Records from a data collection:

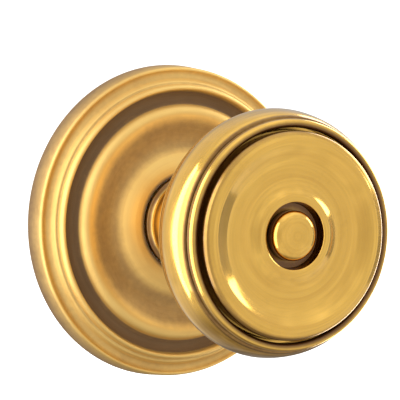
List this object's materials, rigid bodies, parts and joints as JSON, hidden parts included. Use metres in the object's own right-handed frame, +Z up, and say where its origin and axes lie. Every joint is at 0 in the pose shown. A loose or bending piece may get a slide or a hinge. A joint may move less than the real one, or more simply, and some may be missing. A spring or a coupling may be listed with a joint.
{
  "type": "door knob",
  "caption": "Round hollow door knob with a dished face and centre boss on a stepped round rose, with its sprung mounting plate, threaded posts and square spindle.",
  "frame": {"origin": "centre of the back of the rose, on the face of the door", "axes": "+Z up, the knob's turning axis along Y: the knob points to -Y and the spindle runs into the door along +Y"},
  "size_m": [0.0666, 0.102, 0.0666],
  "materials": {
    "satin_brass": "satin, aged darker in the recesses",
    "polished_brass": "polished, aged brown in the grooves",
    "plated_steel": "zinc plated",
    "bright_steel": "bright drawn",
    "spring_steel": "oiled, tempered",
    "cast_zinc": "as cast",
    "nylon": "moulded"
  },
  "bodies": {
    "rose_assembly": {"rose": "satin_brass", "rose_bush": "nylon", "mounting_plate": "plated_steel", "bearing_bush": "nylon", "post_left": "plated_steel", "post_right": "plated_steel", "spur_left": "bright_steel", "spur_right": "bright_steel", "rose_clip_1": "spring_steel", "rose_clip_2": "spring_steel", "rose_clip_3": "spring_steel", "clip_rivet_1": "bright_steel", "clip_rivet_2": "bright_steel", "clip_rivet_3": "bright_steel", "spring_housing": "plated_steel", "housing_rivet_1": "bright_steel", "housing_rivet_2": "bright_steel", "housing_rivet_3": "bright_steel", "housing_rivet_4": "bright_steel", "return_spring": "spring_steel"},
    "knob": {"knob_back_shell": "polished_brass", "rim_ring": "polished_brass", "knob_face": "polished_brass", "centre_boss": "polished_brass", "knob_core": "cast_zinc", "grub_screw": "spring_steel", "spindle": "bright_steel", "hub": "bright_steel", "thrust_washer": "bright_steel", "circlip": "spring_steel"}
  },
  "joints": [
    {"name": "knob_turn", "type": "hinge", "parent": "rose_assembly", "child": "knob", "pos_m": [0, 0, 0], "axis": [0, 1, 0], "range_deg": [-60, 60], "stiffness_Nm_per_rad": 0.45, "deforming": ["return_spring"]}
  ]
}
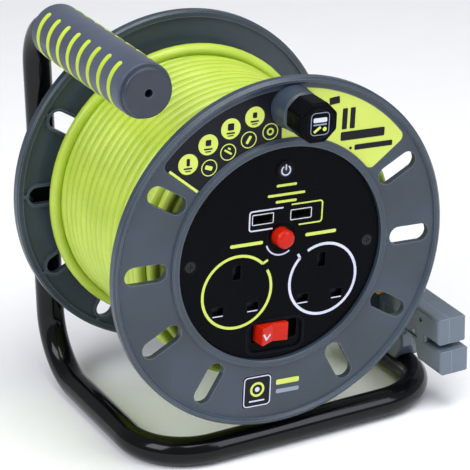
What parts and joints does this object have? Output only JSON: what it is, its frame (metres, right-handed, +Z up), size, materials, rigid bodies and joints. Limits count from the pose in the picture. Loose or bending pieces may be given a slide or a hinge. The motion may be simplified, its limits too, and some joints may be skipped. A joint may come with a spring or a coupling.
{
  "type": "extension cord reel",
  "caption": "Extension cord reel: cable wound between slotted flanges, mains sockets, charging ports, switch and cut-out in its face, crank knob, and a bent-tube stand with a soft grip.",
  "frame": {"origin": "middle of the whole object's footprint, on the floor under the stand's foot, cable left out", "axes": "+Z up, front of the drum with its sockets towards -Y, +X to the right seen from the front, the side with the plug park; the reel turns about an axle along Y"},
  "size_m": [0.2409, 0.2008, 0.2525],
  "materials": {
    "tube_paint": "gloss black stoving enamel on steel tube",
    "carrier_paint": "satin black powder coat",
    "zinc_steel": "bright zinc plate",
    "spring_steel": "drawn spring wire",
    "brass": "stamped brass",
    "slate_plastic": "moulded polypropylene, fine satin texture",
    "face_plastic": "polished near-black thermoplastic",
    "black_plastic": "moulded nylon",
    "knob_plastic": "semi-gloss moulded plastic",
    "nylon": "natural nylon",
    "cable_lime": "lime PVC sheath",
    "print_lime": "printed film",
    "print_black": "printed film",
    "grip_soft": "soft-touch overmould",
    "grip_lime": "soft-touch inlay",
    "red_plastic": "glossy red thermoplastic",
    "lens": "clear moulded lens",
    "board": "circuit board",
    "port_metal": "nickel-plated shell",
    "plug_plastic": "moulded plug body",
    "ceramic": "ceramic fuse tube"
  },
  "bodies": {
    "stand": {"frame_tube": "tube_paint", "tube_end_cap": "black_plastic", "hub_carrier": "carrier_paint", "carrier_clamps": "carrier_paint", "carrier_screws": "zinc_steel", "axle": "zinc_steel", "axle_nut": "zinc_steel", "axle_washer": "zinc_steel", "axle_clip": "spring_steel", "grip_core": "black_plastic", "grip": "grip_soft", "grip_ribs": "grip_lime", "grip_end_cap": "grip_soft", "grip_screw": "zinc_steel", "park_half_left": "slate_plastic", "park_half_right": "slate_plastic", "park_screws": "zinc_steel", "park_plate": "slate_plastic", "plug_base": "plug_plastic", "plug_cover": "plug_plastic", "plug_pins": "brass", "plug_fuse": "ceramic", "plug_screw": "zinc_steel", "plug_strain_relief": "plug_plastic", "cable_tail": "cable_lime"},
    "drum": {"front_flange": "slate_plastic", "rear_flange": "slate_plastic", "barrel": "slate_plastic", "drum_screws": "zinc_steel", "hub_bush": "nylon", "cable_coil": "cable_lime", "cable_gland": "black_plastic", "lead_inside": "cable_lime", "face_plate": "face_plastic", "face_screws": "zinc_steel", "module_back": "black_plastic", "live_busbar": "brass", "neutral_busbar": "brass", "earth_busbar": "brass", "spring_seats": "black_plastic", "charging_port_shells": "port_metal", "charging_port_tongues": "black_plastic", "charger_board": "board", "power_lens": "lens", "cutout_body": "black_plastic", "rocker_housing": "face_plastic", "label_dark": "print_black", "label_lime": "print_lime", "badge": "print_black", "knob_spindle": "slate_plastic", "knob_screws": "zinc_steel", "reset_spring": "spring_steel", "shutter_spring_left": "spring_steel", "shutter_spring_right": "spring_steel"},
    "knob": {"crank_knob": "knob_plastic", "knob_cap": "knob_plastic"},
    "rocker": {"rocker": "red_plastic"},
    "reset": {"reset_button": "red_plastic"},
    "shutter_left": {"shutter_left": "nylon"},
    "shutter_right": {"shutter_right": "nylon"}
  },
  "joints": [
    {"name": "drum_spin", "type": "hinge", "parent": "stand", "child": "drum", "pos_m": [-0.01325, 0.0598, 0.1265], "axis": [0, 1, 0], "continuous": true},
    {"name": "knob_spin", "type": "hinge", "parent": "drum", "child": "knob", "pos_m": [-0.00558, -0.0902, 0.21416], "axis": [0, 1, 0], "continuous": true},
    {"name": "rocker_switch", "type": "hinge", "parent": "drum", "child": "rocker", "pos_m": [-0.02076, -0.0626, 0.07931], "axis": [0.0698, 0, 0.9976], "range_deg": [-20, 0]},
    {"name": "reset_press", "type": "slide", "parent": "drum", "child": "reset", "axis": [0, 1, 0], "range_m": [0, 0.0025], "stiffness_N_per_m": 400, "springref_m": -0.002, "deforming": ["reset_spring"]},
    {"name": "shutter_left_slide", "type": "slide", "parent": "drum", "child": "shutter_left", "axis": [-0.0698, 0, -0.9976], "range_m": [0, 0.0058], "stiffness_N_per_m": 60, "springref_m": -0.003, "deforming": ["shutter_spring_left"]},
    {"name": "shutter_right_slide", "type": "slide", "parent": "drum", "child": "shutter_right", "axis": [-0.0698, 0, -0.9976], "range_m": [0, 0.0058], "stiffness_N_per_m": 60, "springref_m": -0.003, "deforming": ["shutter_spring_right"]}
  ]
}
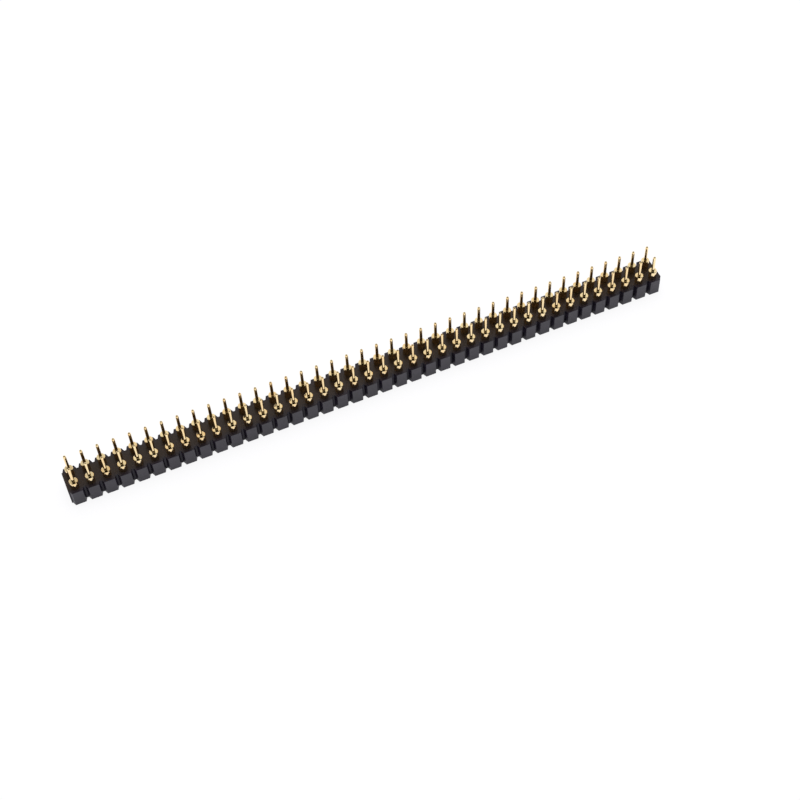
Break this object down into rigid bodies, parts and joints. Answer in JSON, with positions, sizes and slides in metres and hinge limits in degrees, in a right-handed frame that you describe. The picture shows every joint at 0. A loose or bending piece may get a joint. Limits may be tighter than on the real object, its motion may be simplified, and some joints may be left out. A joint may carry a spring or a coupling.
{
  "type": "machined female header strip",
  "caption": "Straight board-mount socket strip: turned, gold-plated contacts with slit spring clips and solder tails, pressed into a black insulator with snap notches.",
  "frame": {"origin": "centre of the socket face, which the strip rests on", "axes": "+X along the positions, +Y across the rows, +Z along the solder tails, away from the sockets"},
  "size_m": [0.1016, 0.005, 0.0076],
  "materials": {
    "insulator_black": "moulded, fine spark-eroded texture",
    "sleeve_gold": "turned, gold-plated, bright",
    "clip_gold": "stamped and rolled, gold-plated, satin"
  },
  "bodies": {
    "root": {"insulator": "insulator_black", "sleeves_01": "sleeve_gold", "sleeves_02": "sleeve_gold", "sleeves_03": "sleeve_gold", "sleeves_04": "sleeve_gold", "sleeves_05": "sleeve_gold", "sleeves_06": "sleeve_gold", "sleeves_07": "sleeve_gold", "sleeves_08": "sleeve_gold", "sleeves_09": "sleeve_gold", "sleeves_10": "sleeve_gold", "sleeves_11": "sleeve_gold", "sleeves_12": "sleeve_gold", "sleeves_13": "sleeve_gold", "sleeves_14": "sleeve_gold", "sleeves_15": "sleeve_gold", "sleeves_16": "sleeve_gold", "sleeves_17": "sleeve_gold", "sleeves_18": "sleeve_gold", "sleeves_19": "sleeve_gold", "sleeves_20": "sleeve_gold", "sleeves_21": "sleeve_gold", "sleeves_22": "sleeve_gold", "sleeves_23": "sleeve_gold", "sleeves_24": "sleeve_gold", "sleeves_25": "sleeve_gold", "sleeves_26": "sleeve_gold", "sleeves_27": "sleeve_gold", "sleeves_28": "sleeve_gold", "sleeves_29": "sleeve_gold", "sleeves_30": "sleeve_gold", "sleeves_31": "sleeve_gold", "sleeves_32": "sleeve_gold", "sleeves_33": "sleeve_gold", "sleeves_34": "sleeve_gold", "sleeves_35": "sleeve_gold", "sleeves_36": "sleeve_gold", "sleeves_37": "sleeve_gold", "sleeves_38": "sleeve_gold", "sleeves_39": "sleeve_gold", "sleeves_40": "sleeve_gold", "clips_01": "clip_gold", "clips_02": "clip_gold", "clips_03": "clip_gold", "clips_04": "clip_gold", "clips_05": "clip_gold", "clips_06": "clip_gold", "clips_07": "clip_gold", "clips_08": "clip_gold", "clips_09": "clip_gold", "clips_10": "clip_gold"}
  },
  "joints": []
}
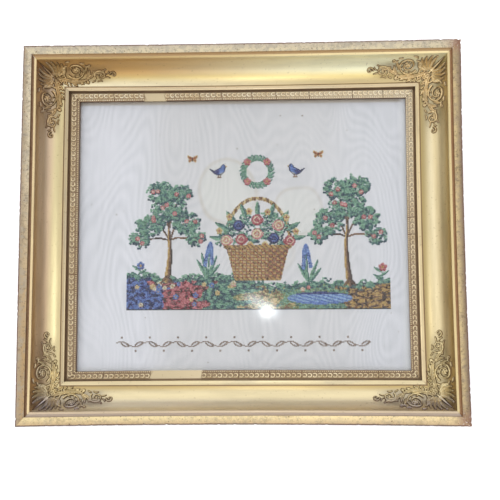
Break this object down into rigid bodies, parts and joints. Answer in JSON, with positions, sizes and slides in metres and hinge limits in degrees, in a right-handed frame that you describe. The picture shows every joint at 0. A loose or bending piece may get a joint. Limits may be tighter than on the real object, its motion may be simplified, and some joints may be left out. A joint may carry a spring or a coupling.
{
  "type": "framed cross stitch sampler with its gilt picture frame",
  "caption": "Stretched silk cloth worked in cross stitch under glass, in a deep gilt cove frame with cast corner ornaments.",
  "frame": {"origin": "on the surface that the frame lies on, under the middle of the frame", "axes": "+X to the right of the picture, +Y towards its top, +Z out of its face"},
  "size_m": [0.5, 0.432, 0.05],
  "materials": {
    "water_gilt": "burnished gold leaf on gesso over carved softwood, worn at the rim",
    "cast_gilt": "gold leaf on cast composition, matt in the hollows",
    "old_glass": "clear old sheet glass",
    "watered_silk": "watered silk with a soft sheen, worked in cross stitch",
    "old_deal": "plain planed softwood, darkened"
  },
  "bodies": {
    "root": {"rail_bottom": "water_gilt", "rail_right": "water_gilt", "rail_top": "water_gilt", "rail_left": "water_gilt", "ornament_bottom_left": "cast_gilt", "ornament_bottom_right": "cast_gilt", "ornament_top_right": "cast_gilt", "ornament_top_left": "cast_gilt", "band_bottom_left": "cast_gilt", "band_bottom_right": "cast_gilt", "band_top_left": "cast_gilt", "band_top_right": "cast_gilt", "band_left_run": "cast_gilt", "band_right_run": "cast_gilt", "glass_pane": "old_glass", "embroidered_cloth": "watered_silk", "backing_board": "old_deal"}
  },
  "joints": []
}
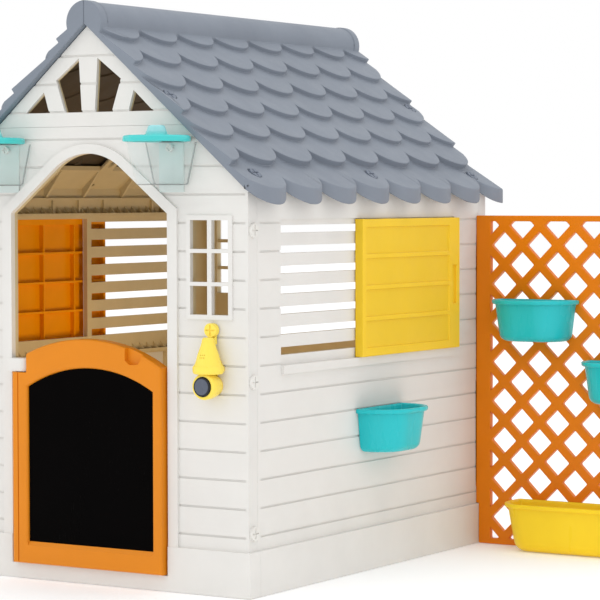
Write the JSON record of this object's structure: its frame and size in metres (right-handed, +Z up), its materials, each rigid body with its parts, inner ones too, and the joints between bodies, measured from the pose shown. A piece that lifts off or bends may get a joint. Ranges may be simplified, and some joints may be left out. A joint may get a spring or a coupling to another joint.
{
  "type": "plastic playhouse",
  "caption": "Child-size plastic playhouse with shingled gable roof, half door with chalkboard, louvred windows, sliding shutters, lanterns, bell, trellis and planters.",
  "frame": {"origin": "on the floor, in the outer face of the front wall, at the middle of the door threshold", "axes": "+X to the right seen from the front, +Y to the rear of the house, +Z up"},
  "size_m": [1.5532, 1.307, 1.3705],
  "materials": {
    "white_plastic": "satin moulded",
    "roof_plastic": "satin moulded",
    "white_screw": "satin",
    "grey_screw": "satin",
    "orange_plastic": "satin moulded",
    "teal_plastic": "semi gloss",
    "yellow_plastic": "semi gloss",
    "clear_plastic": "clear moulded plastic",
    "chalkboard_black": "smooth satin",
    "button_grey": "satin",
    "black_plastic": "matt",
    "circuit_board": "satin",
    "steel": "plated"
  },
  "bodies": {
    "house": {"front_wall": "white_plastic", "front_gable": "white_plastic", "rear_wall": "white_plastic", "rear_gable": "white_plastic", "right_wall": "white_plastic", "left_wall": "white_plastic", "hinge_bracket": "white_plastic", "roof_panel_right": "roof_plastic", "roof_panel_left": "roof_plastic", "corner_screws_right": "white_screw", "corner_screws_left": "white_screw", "roof_screws_right": "grey_screw", "roof_screws_left": "grey_screw", "trellis": "orange_plastic", "trellis_pegs": "orange_plastic", "lantern_plate_right": "clear_plastic", "lantern_shade_right": "clear_plastic", "lantern_cap_right": "teal_plastic", "lantern_plate_left": "clear_plastic", "lantern_shade_left": "clear_plastic", "lantern_cap_left": "teal_plastic", "lantern_screws": "white_screw", "bell_housing": "yellow_plastic", "bell_back_plate": "yellow_plastic", "bell_screw": "yellow_plastic", "bell_circuit_board": "circuit_board", "bell_cells": "steel", "bell_speaker": "black_plastic", "button_spring": "steel"},
    "door": {"door_leaf": "orange_plastic", "chalkboard": "chalkboard_black", "door_pins": "steel"},
    "shutter_right": {"shutter_right": "yellow_plastic"},
    "shutter_left": {"shutter_left": "yellow_plastic"},
    "bell_button": {"bell_button": "button_grey"},
    "wall_planter": {"wall_planter": "teal_plastic"},
    "trellis_planter_upper": {"trellis_planter_upper": "teal_plastic"},
    "trellis_planter_lower": {"trellis_planter_lower": "teal_plastic"},
    "trough_planter": {"trough_planter": "yellow_plastic"}
  },
  "joints": [
    {"name": "door_hinge", "type": "hinge", "parent": "house", "child": "door", "pos_m": [-0.192, 0, 0.3], "axis": [0, 0, -1], "range_deg": [0, 90]},
    {"name": "shutter_right_slide", "type": "slide", "parent": "house", "child": "shutter_right", "axis": [0, -1, 0], "range_m": [0, 0.342]},
    {"name": "shutter_left_slide", "type": "slide", "parent": "house", "child": "shutter_left", "axis": [0, 1, 0], "range_m": [0, 0.342]},
    {"name": "bell_button_press", "type": "slide", "parent": "house", "child": "bell_button", "axis": [0, 1, 0], "range_m": [0, 0.004], "stiffness_N_per_m": 400, "deforming": ["button_spring"]},
    {"name": "wall_planter_lift", "type": "slide", "parent": "house", "child": "wall_planter", "axis": [0, 0, 1], "range_m": [0, 0.008]},
    {"name": "upper_planter_lift", "type": "slide", "parent": "house", "child": "trellis_planter_upper", "axis": [0, 0, 1], "range_m": [0, 0.03]},
    {"name": "lower_planter_lift", "type": "slide", "parent": "house", "child": "trellis_planter_lower", "axis": [0, 0, 1], "range_m": [0, 0.03]},
    {"name": "trough_lift", "type": "slide", "parent": "house", "child": "trough_planter", "axis": [0, 0, 1], "range_m": [0, 0.03]}
  ]
}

DIRECTIONS
Take every line containing the word "pose" and copy it.

TASK ANSWER
List this object's materials, rigid bodies, parts and joints as JSON, hidden parts included. Use metres in the object's own right-handed frame, +Z up, and say where its origin and axes lie. Every joint is at 0 in the pose shown. A loose or bending piece may get a slide or a hinge. A joint may move less than the real one, or more simply, and some may be missing. A spring or a coupling may be listed with a joint.
What parts and joints does this object have? Output only JSON: what it is, its frame (metres, right-handed, +Z up), size, materials, rigid bodies and joints. Limits count from the pose in the picture. Loose or bending pieces may be given a slide or a hinge. The motion may be simplified, its limits too, and some joints may be skipped. A joint may come with a spring or a coupling.
Write the JSON record of this object's structure: its frame and size in metres (right-handed, +Z up), its materials, each rigid body with its parts, inner ones too, and the joints between bodies, measured from the pose shown. A piece that lifts off or bends may get a joint. Ranges may be simplified, and some joints may be left out. A joint may get a spring or a coupling to another joint.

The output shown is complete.